──────── DATA SEGMENT
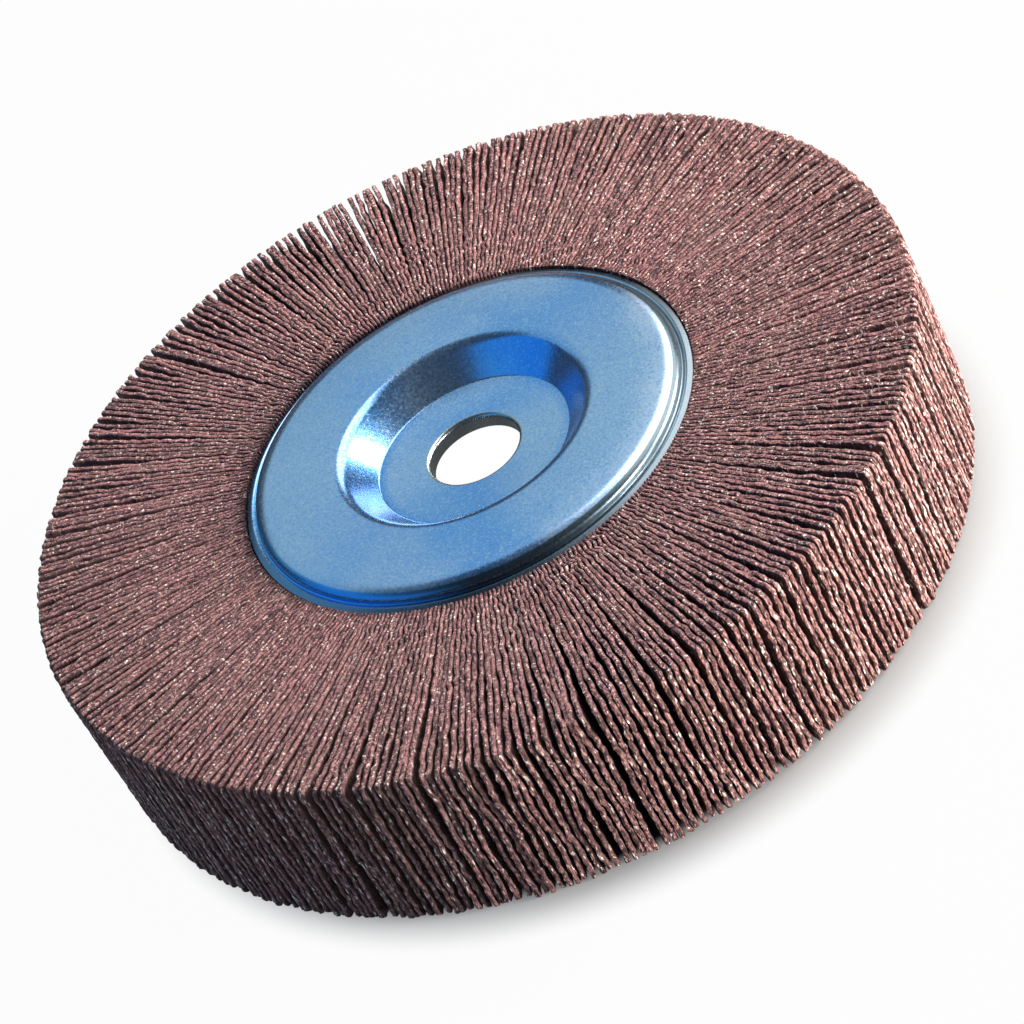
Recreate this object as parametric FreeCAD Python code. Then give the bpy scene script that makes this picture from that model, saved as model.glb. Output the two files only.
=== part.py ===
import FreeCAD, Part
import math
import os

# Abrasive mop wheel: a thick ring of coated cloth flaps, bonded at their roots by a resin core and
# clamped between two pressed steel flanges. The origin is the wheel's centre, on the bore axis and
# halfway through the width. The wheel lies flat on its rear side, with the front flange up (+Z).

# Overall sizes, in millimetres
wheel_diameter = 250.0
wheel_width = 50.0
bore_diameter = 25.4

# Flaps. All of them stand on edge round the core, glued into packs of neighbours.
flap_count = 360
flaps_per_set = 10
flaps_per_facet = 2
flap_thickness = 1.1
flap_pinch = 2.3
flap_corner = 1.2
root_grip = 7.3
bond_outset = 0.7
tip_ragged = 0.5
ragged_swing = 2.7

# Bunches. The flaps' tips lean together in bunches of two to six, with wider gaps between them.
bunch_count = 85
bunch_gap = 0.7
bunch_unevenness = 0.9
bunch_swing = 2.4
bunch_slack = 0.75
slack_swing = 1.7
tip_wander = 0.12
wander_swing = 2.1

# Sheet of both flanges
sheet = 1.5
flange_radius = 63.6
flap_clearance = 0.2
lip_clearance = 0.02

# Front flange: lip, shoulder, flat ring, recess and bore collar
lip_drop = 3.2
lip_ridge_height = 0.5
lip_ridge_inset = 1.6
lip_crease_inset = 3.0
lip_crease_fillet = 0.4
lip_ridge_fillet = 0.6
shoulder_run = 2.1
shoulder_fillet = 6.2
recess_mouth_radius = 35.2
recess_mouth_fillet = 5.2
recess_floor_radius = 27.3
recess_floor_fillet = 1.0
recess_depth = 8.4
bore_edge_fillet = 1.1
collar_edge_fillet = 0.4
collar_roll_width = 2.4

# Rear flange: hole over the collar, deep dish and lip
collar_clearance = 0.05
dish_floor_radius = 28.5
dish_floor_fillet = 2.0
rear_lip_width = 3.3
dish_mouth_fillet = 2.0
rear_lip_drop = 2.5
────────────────
Can you reproduce all the material exactly?

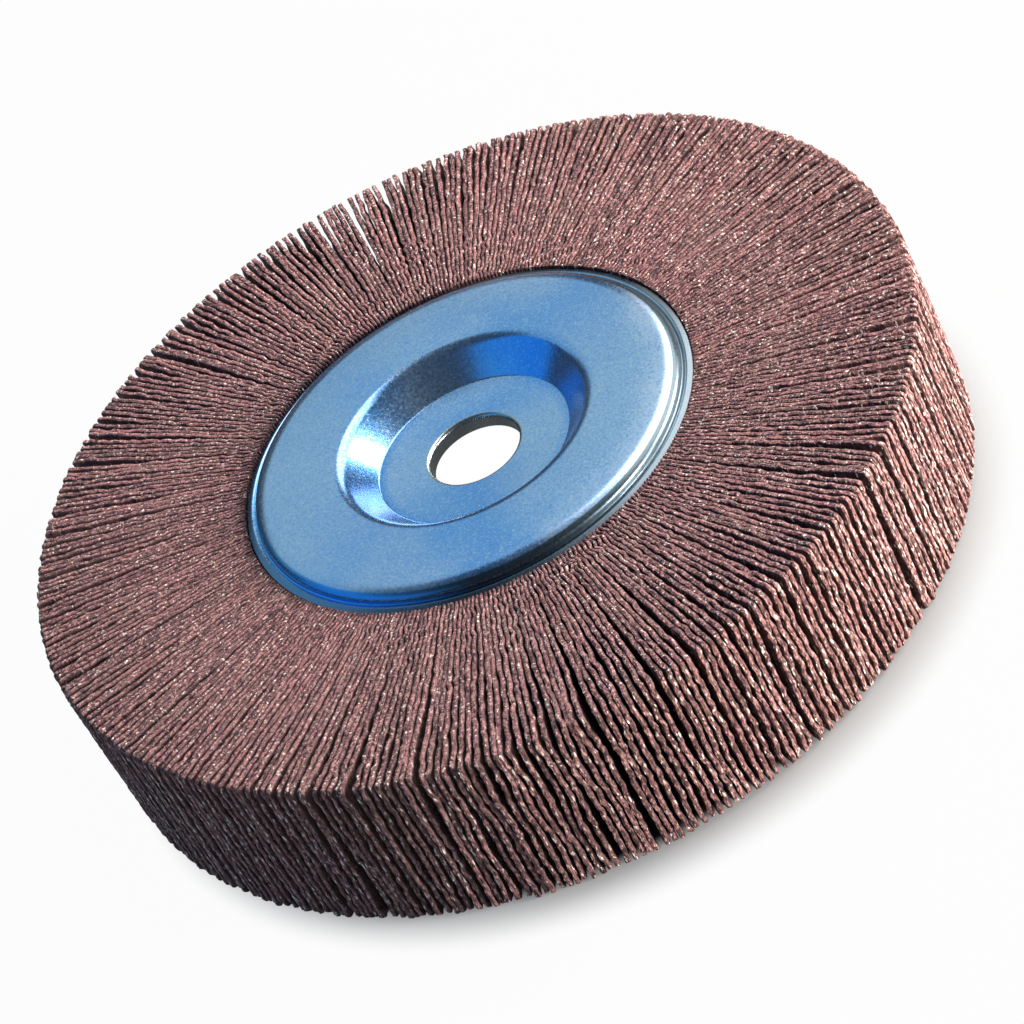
Recreate this object as parametric FreeCAD Python code. Then give the bpy scene script that makes this picture from that model, saved as model.glb. Output the two files only.
=== part.py ===
import FreeCAD, Part
import math
import os

# Abrasive mop wheel: a thick ring of coated cloth flaps, bonded at their roots by a resin core and
# clamped between two pressed steel flanges. The origin is the wheel's centre, on the bore axis and
# halfway through the width. The wheel lies flat on its rear side, with the front flange up (+Z).

# Overall sizes, in millimetres
wheel_diameter = 250.0
wheel_width = 50.0
bore_diameter = 25.4

# Flaps. All of them stand on edge round the core, glued into packs of neighbours.
flap_count = 360
flaps_per_set = 10
flaps_per_facet = 2
flap_thickness = 1.1
flap_pinch = 2.3
flap_corner = 1.2
root_grip = 7.3
bond_outset = 0.7
tip_ragged = 0.5
ragged_swing = 2.7

# Bunches. The flaps' tips lean together in bunches of two to six, with wider gaps between them.
bunch_count = 85
bunch_gap = 0.7
bunch_unevenness = 0.9
bunch_swing = 2.4
bunch_slack = 0.75
slack_swing = 1.7
tip_wander = 0.12
wander_swing = 2.1

# Sheet of both flanges
sheet = 1.5
flange_radius = 63.6
flap_clearance = 0.2
lip_clearance = 0.02

# Front flange: lip, shoulder, flat ring, recess and bore collar
lip_drop = 3.2
lip_ridge_height = 0.5
lip_ridge_inset = 1.6
lip_crease_inset = 3.0
lip_crease_fillet = 0.4
lip_ridge_fillet = 0.6
shoulder_run = 2.1
shoulder_fillet = 6.2
recess_mouth_radius = 35.2
recess_mouth_fillet = 5.2
recess_floor_radius = 27.3
recess_floor_fillet = 1.0
recess_depth = 8.4
bore_edge_fillet = 1.1
collar_edge_fillet = 0.4
collar_roll_width = 2.4

# Rear flange: hole over the collar, deep dish and lip
collar_clearance = 0.05
dish_floor_radius = 28.5
dish_floor_fillet = 2.0
rear_lip_width = 3.3
dish_mouth_fillet = 2.0
rear_lip_drop = 2.5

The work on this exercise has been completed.